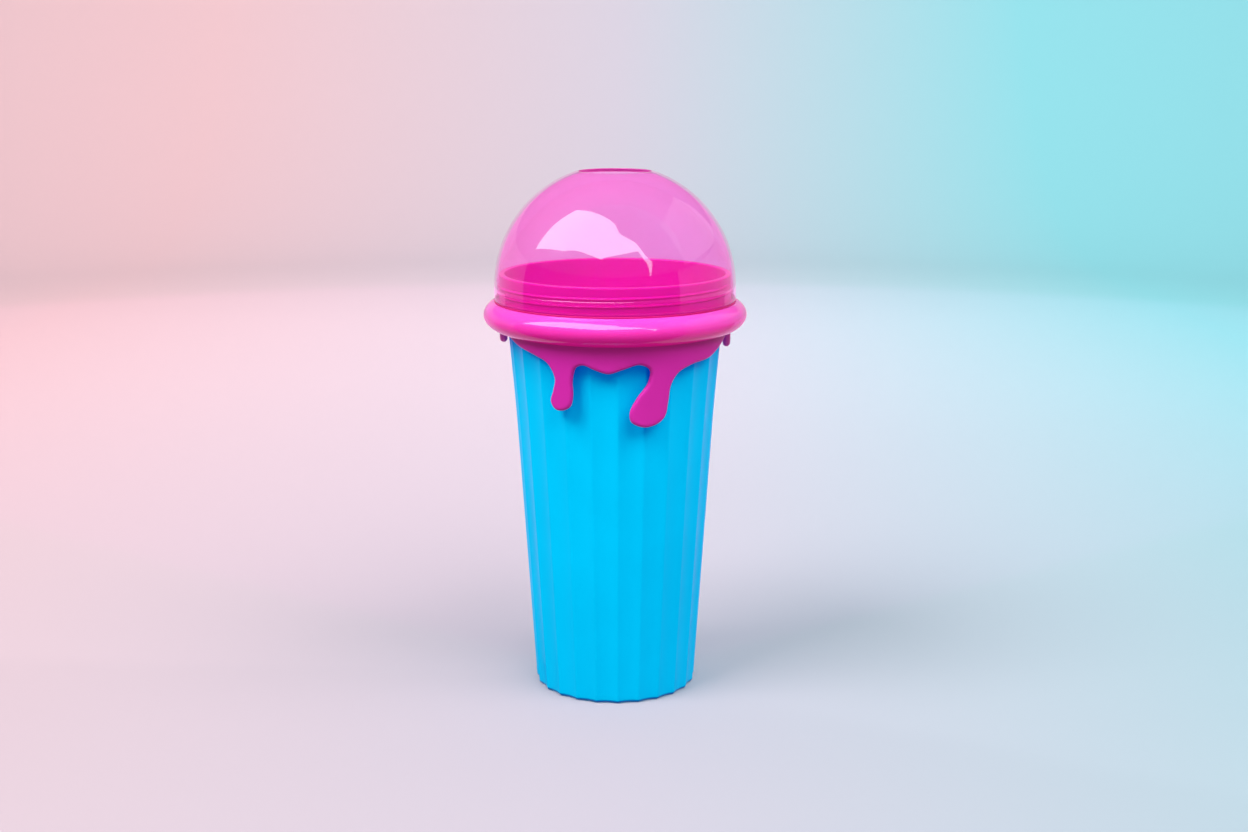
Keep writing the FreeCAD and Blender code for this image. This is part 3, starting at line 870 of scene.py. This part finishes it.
def build_seal():
    """The flat ring under the dome's foot, with softly rounded edges."""
    edge, edge_steps = 0.25 * MM, 4
    longest_side = 0.6 * MM
    outline = rounded([
        (SEAL_BORE, SEAL_LOW.z, edge),
        (SEAL_OUTER, SEAL_LOW.z, edge),
        (SEAL_OUTER, SEAL_HIGH.z, edge),
        (SEAL_BORE, SEAL_HIGH.z, edge),
    ], edge_steps)
    return lathe("seal", divided(outline, longest_side))


def build_dome():
    """The dome's shell with a softly broken edge at its foot and round its straw hole."""
    inner_end = math.degrees(math.acos(STRAW_HOLE / DOME_BORE))
    outer_end = math.degrees(math.acos(STRAW_HOLE / DOME_OUTER))
    short_of_hole = 0.5
    arc_steps, hole_steps, edge_steps, turns = 84, 4, 4, 320
    edge = 0.35 * MM
    longest_side = 1.0 * MM
    centre = (0, DOME_CENTRE)
    outside = arc(centre, (DOME_OUTER, DOME_OUTER), 0, outer_end - short_of_hole, arc_steps)
    inside = arc(centre, (DOME_BORE, DOME_BORE), inner_end - short_of_hole, 0, arc_steps)
    hole_low = DOME_CENTRE + DOME_BORE * math.sin(math.radians(inner_end)) + edge
    hole_high = DOME_HIGH.z - edge
    hole_height = hole_high - hole_low
    hole = [(STRAW_HOLE, hole_high - hole_height * k / hole_steps) for k in range(hole_steps + 1)]
    foot = rounded([
        (DOME_BORE, DOME_CENTRE, 0),
        (DOME_BORE, DOME_LOW.z, edge),
        (DOME_OUTER, DOME_LOW.z, edge),
        (DOME_OUTER, DOME_CENTRE, 0),
    ], edge_steps)
    outline = outside + hole + inside + foot[1:-1]
    return lathe("dome", divided(outline, longest_side), turns)


# ---------------------------------------------------------------- put the cup together

sleeve = build_cup()
dress(sleeve, sleeve_material(), "sleeve", "sleeve_silicone", "outer_cup")
skirt = build_skirt()
dress(skirt, skirt_material(), "collar", "skirt_silicone", "drip_skirt")
roll = build_roll()
dress(roll, roll_material(), "collar", "roll_plastic", "collar_roll")

neck_finish = neck_material()
neck = build_neck()
dress(neck, neck_finish, "collar", "collar_plastic", "neck_ring")
neck_thread = thread_rib("neck_thread", NECK_OUTER, 1, NECK_THREAD_START, NECK_THREAD_TURNS)
dress(neck_thread, neck_finish, "collar", "collar_plastic", "neck_ring")

seal = build_seal()
dress(seal, seal_material(), "seal", "seal_rubber", "dome_seal")

dome_finish = dome_material()
dome = build_dome()
dress(dome, dome_finish, "dome", "dome_plastic", "dome_lid")
dome_thread_start = NECK_THREAD_START + THREAD_PITCH / 2
dome_thread = thread_rib("dome_thread", DOME_BORE, -1, dome_thread_start, DOME_THREAD_TURNS)
dress(dome_thread, dome_finish, "dome", "dome_plastic", "dome_lid")

film = liner_material()
for node, shader in (
    ("liner_outer_wall", film),
    ("liner_inner_wall", film),
    ("freezing_gel", gel_material()),
    ("liner_rim_ring", rim_material()),
    ("gel_fill_plugs", plug_material()),
    ("rim_gasket", seal_material()),
):
    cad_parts[node].data.materials.clear()
    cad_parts[node].data.materials.append(shader.material)


# ---------------------------------------------------------------- studio

ROOM_REACH = 1.3
ROOM_LOW = 0.002
ROOM_HIGH = 0.55
ROOM_STEPS = 24


def floor_material():
    """Paper from pink on the left to blue on the right, with a faint glow that lifts its shadows."""
    s = Shader("floor_paper")
    s.set(Roughness=0.7, Specular_IOR_Level=0.2)
    s.set(Emission_Color=(0.0, 0.75, 1.0, 1), Emission_Strength=0.16)
    reach = 0.6
    across = s.between(s.axis("X"), -reach, reach)
    pink, middle, blue = (0.40, 0.205, 0.205), (0.31, 0.234, 0.262), (0.135, 0.290, 0.305)
    s.feed("Base Color", s.ramp(across, pink, blue, 0.0, 1.0, middle))
    return s


def pale_floor():
    """A pale floor that curves up all round, just below the cup's foot."""
    flat, rise = 1.5, 0.55
    flat_steps, rise_steps, turns = 12, 16, 96
    below = 0.2 * MM
    outline = [(flat * k / flat_steps, 0.0) for k in range(flat_steps + 1)]
    outline += arc((flat, rise), (rise, rise), -90, 0, rise_steps)[1:]
    vertices = [(0, 0, -below)]
    for k in range(turns):
        c, s = math.cos(TURN * k / turns), math.sin(TURN * k / turns)
        vertices += [(r * c, r * s, z - below) for r, z in outline[1:]]
    n = len(outline) - 1
    faces = []
    for k in range(turns):
        a, b = 1 + k * n, 1 + (k + 1) % turns * n
        faces.append((0, a, b))
        faces += [(a + i, a + i + 1, b + i + 1, b + i) for i in range(n - 1)]
    floor = new_object("floor", vertices, faces)
    floor.data.materials.append(floor_material().material)
    floor.visible_glossy = False
    floor.visible_diffuse = False


def reflected_panel(name, vertices, faces, strength, colour=(1, 1, 1)):
    """A panel of the studio that only shows in reflections."""
    mesh = bpy.data.meshes.new(name)
    mesh.from_pydata(vertices, [], faces)
    panel = bpy.data.objects.new(name, mesh)
    bpy.context.scene.collection.objects.link(panel)
    material = bpy.data.materials.new(name)
    material.use_nodes = True
    nodes = material.node_tree.nodes
    nodes.remove(nodes["Principled BSDF"])
    emission = nodes.new("ShaderNodeEmission")
    emission.inputs["Color"].default_value = (*colour, 1)
    emission.inputs["Strength"].default_value = strength
    material.node_tree.links.new(emission.outputs["Emission"], nodes["Material Output"].inputs["Surface"])
    mesh.materials.append(material)
    panel.visible_camera = False
    panel.visible_diffuse = False
    panel.visible_transmission = False
    panel.visible_shadow = False


def key_reflection():
    """The bright overhead panel whose outline makes the large highlight on the dome."""
    height = 1.0
    softbox = [
        (-1.75, 0.06), (-0.41, 0.02), (-0.27, -0.09), (-0.15, -0.20), (0.0, -0.36), (0.06, -0.54),
        (0.20, -0.63), (0.33, -0.69), (0.50, -0.86), (0.64, -1.01), (0.96, -1.21), (2.3, -3.4), (1.0, -1.5),
        (0.45, -0.93), (0.10, -1.12), (-0.14, -1.18), (-0.34, -1.28), (-0.56, -1.02), (-0.78, -0.77),
        (-1.05, -0.68),
    ]
    vertices = [(x, y, height) for x, y in softbox]
    reflected_panel("key_reflection", vertices, [tuple(range(len(softbox)))], 8.0)


def room_arc(start, end):
    """(x, y) along the room's wall, by degrees from the front towards the right."""
    angles = [math.radians(start + (end - start) * k / ROOM_STEPS) for k in range(ROOM_STEPS + 1)]
    return [(ROOM_REACH * math.sin(a), -ROOM_REACH * math.cos(a)) for a in angles]


def room_wall(ends):
    """Vertices and faces of an upright wall, its lower points first."""
    count = len(ends)
    vertices = [(x, y, z) for z in (ROOM_LOW, ROOM_HIGH) for x, y in ends]
    return vertices, [(k, k + 1, k + 1 + count, k + count) for k in range(count - 1)]


def ground_fan(centre):
    """Faces from the first points of a panel to its centre point."""
    return [(k, k + 1, centre) for k in range(ROOM_STEPS)]


def room_reflections():
    """The room at the cup's own height: unlit in front, pale behind, over a brighter pinkish ground."""
    centre = (0, 0, ROOM_LOW)
    left, right, back_left = -94, 62, 266

    vertices, faces = room_wall(room_arc(left, right))
    faces += ground_fan(len(vertices))
    reflected_panel("dark_room", vertices + [centre], faces, 0.06)

    vertices, faces = room_wall(room_arc(right, back_left))
    reflected_panel("pale_room", vertices, faces, 0.6)

    ground_start, ground_end = 125, 235
    vertices = [(x, y, ROOM_LOW) for x, y in room_arc(ground_start, ground_end)]
    faces = ground_fan(len(vertices))
    reflected_panel("pale_ground", vertices + [centre], faces, 1.05, (1.0, 0.6, 0.9))


def window_reflection():
    """A wide pale window high on the right."""
    x = 1.1
    front, back = -0.35, 1.3
    low, high = 0.56, 1.7
    window = [(x, front, low), (x, back, low), (x, back, high), (x, front, high)]
    reflected_panel("window_reflection", window, [(0, 1, 2, 3)], 0.9)


def area_light(name, place, aim, size, power):
    """A soft lamp that lights surfaces but isn't mirrored in them."""
    data = bpy.data.lights.new(name, "AREA")
    data.shape = "RECTANGLE"
    data.size, data.size_y = size
    data.energy = power
    lamp = bpy.data.objects.new(name, data)
    lamp.location = place
    lamp.rotation_euler = (Vector(aim) - Vector(place)).to_track_quat("-Z", "Y").to_euler()
    lamp.visible_glossy = False
    bpy.context.scene.collection.objects.link(lamp)


def studio_air():
    """The room's own light: dimmest at eye level, and a plain pale backdrop to the camera."""
    world = bpy.data.worlds.new("studio_air")
    world.use_nodes = True
    nodes, links = world.node_tree.nodes, world.node_tree.links
    axes = nodes.new("ShaderNodeSeparateXYZ")
    links.new(nodes.new("ShaderNodeTexCoord").outputs["Generated"], axes.inputs["Vector"])
    at_eye_level = 0.22
    more_above, more_below = (0.8, 0.18), (-0.8, 0.45)
    shares = []
    for edge, gain in (more_above, more_below):
        share = nodes.new("ShaderNodeMapRange")
        share.inputs["From Max"].default_value = edge
        share.inputs["To Max"].default_value = gain
        links.new(axes.outputs["Z"], share.inputs["Value"])
        shares.append(share.outputs["Result"])
    both = nodes.new("ShaderNodeMath")
    links.new(shares[0], both.inputs[0])
    links.new(shares[1], both.inputs[1])
    total = nodes.new("ShaderNodeMath")
    links.new(both.outputs["Value"], total.inputs[0])
    total.inputs[1].default_value = at_eye_level
    room = nodes["Background"]
    room.inputs["Color"].default_value = (0.97, 0.94, 0.98, 1)
    links.new(total.outputs["Value"], room.inputs["Strength"])
    backdrop = nodes.new("ShaderNodeBackground")
    backdrop.inputs["Color"].default_value = (0.70, 0.66, 0.75, 1)
    mix = nodes.new("ShaderNodeMixShader")
    links.new(nodes.new("ShaderNodeLightPath").outputs["Is Camera Ray"], mix.inputs["Fac"])
    links.new(room.outputs["Background"], mix.inputs[1])
    links.new(backdrop.outputs["Background"], mix.inputs[2])
    links.new(mix.outputs["Shader"], nodes["World Output"].inputs["Surface"])
    bpy.context.scene.world = world


def studio():
    pale_floor()
    key_reflection()
    room_reflections()
    window_reflection()
    area_light("key", place=(-0.75, -0.52, 1.2), aim=(0, 0, 0.12), size=(0.8, 0.7), power=29)
    area_light("fill", place=(0.6, -0.65, 1.25), aim=(0, 0, 0.1), size=(1.5, 0.9), power=32)
    area_light("backdrop", place=(0, 0.7, 1.2), aim=(0, 2.0, 0.25), size=(1.6, 0.5), power=42)
    studio_air()


def camera():
    """The camera fitted to the photograph."""
    degrees_down = 12.36
    data = bpy.data.cameras.new("camera")
    data.lens = 50
    data.sensor_width = 36
    cam = bpy.data.objects.new("camera", data)
    cam.location = (0.0039, -0.7525, 0.2865)
    cam.rotation_euler = (math.radians(90 - degrees_down), 0, 0)
    bpy.context.scene.collection.objects.link(cam)
    bpy.context.scene.camera = cam


studio()
camera()
bpy.context.scene.view_settings.view_transform = "Standard"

━━━

■ **SET EXERCISE**:
Please print exactly, and only, the lines from the line with "cad_parts[node].data.materials.append(shader.material)" to the line with "ROOM_STEPS = 24", both included.

■ **ANSWER TO THIS EXERCISE**:
    cad_parts[node].data.materials.append(shader.material)


# ---------------------------------------------------------------- studio

ROOM_REACH = 1.3
ROOM_LOW = 0.002
ROOM_HIGH = 0.55
ROOM_STEPS = 24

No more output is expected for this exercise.